Erinnerung an einen Großen

Heute, fast achtzig Jahre nach seinem Tod, ist Albert Steinrück im öffentlichen Bewusstsein nicht mehr so verankert wie etwa sein Schauspielerkollege Heinrich George. Doch sein Andenken wird bewahrt. Die Stadt Berlin hat mit dem Steinrückweg in Wilmersdorf nicht nur eine Straße nach dem Schauspieler benannt, sondern pflegt auch seine Ehrengrabstelle auf dem Friedhof Zehlendorf. Dort sind die beiden großen Schauspieler der ersten Hälfte des 20. Jahrhunderts, Heinrich George und Albert Steinrück, wieder vereint.
Schenkung

Mit „Das Leben ist eine Rutschbahn…“ liegt eine eine umfassende Biografie über Albert Steinrück vor, dazu eine Beschreibung der Gedächtnisfeier unter dem Titel „Eine Sternstunde des Deutschen Theaters“ – beide geschrieben von der Theaterwissenschaftlerin Margret Heymann. Das Stadtmuseum Berlin erinnerte im Rahmen der Sonderausstellung „Tanz auf dem Vulkan – Das Berlin der Zwanziger Jahre im Spiegel der Künste“ (2015/16) an die Gedenkfeier zu Steinrücks Ehren von 1929.

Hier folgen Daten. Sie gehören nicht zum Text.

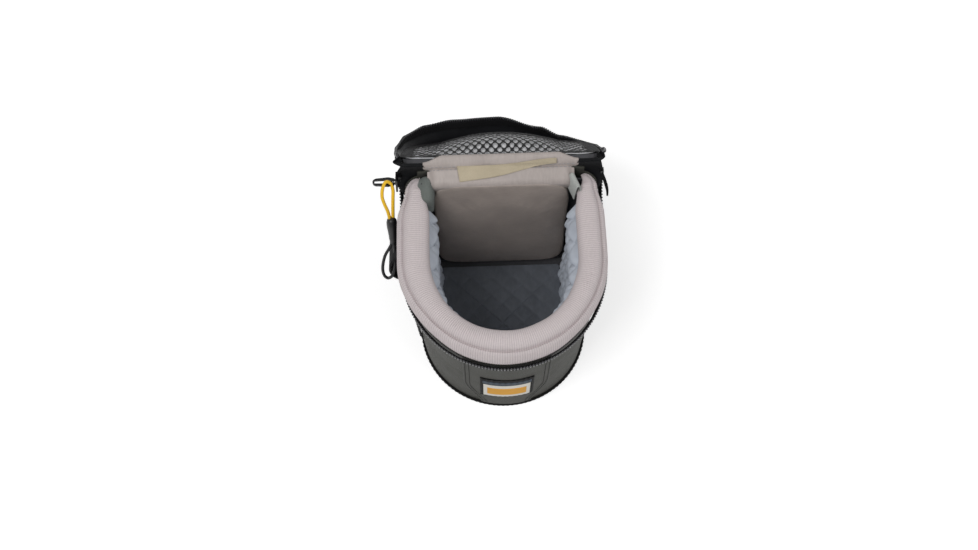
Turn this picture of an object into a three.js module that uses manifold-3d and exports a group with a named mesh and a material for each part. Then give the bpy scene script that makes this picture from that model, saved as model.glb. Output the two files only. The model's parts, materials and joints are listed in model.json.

Die Gemälde, die im Rahmen dieser Abschiedsgala auf der Theaterbühne zu sehen waren, sind heute Teil der Sammlung des Stadtmuseums Berlin. Anlässlich der Schenkung des Nachlasses von Albert Steinrück an das Stadtmuseum Berlin fand am 4. Mai 2016 eine Lesung im Deutschen Theater statt.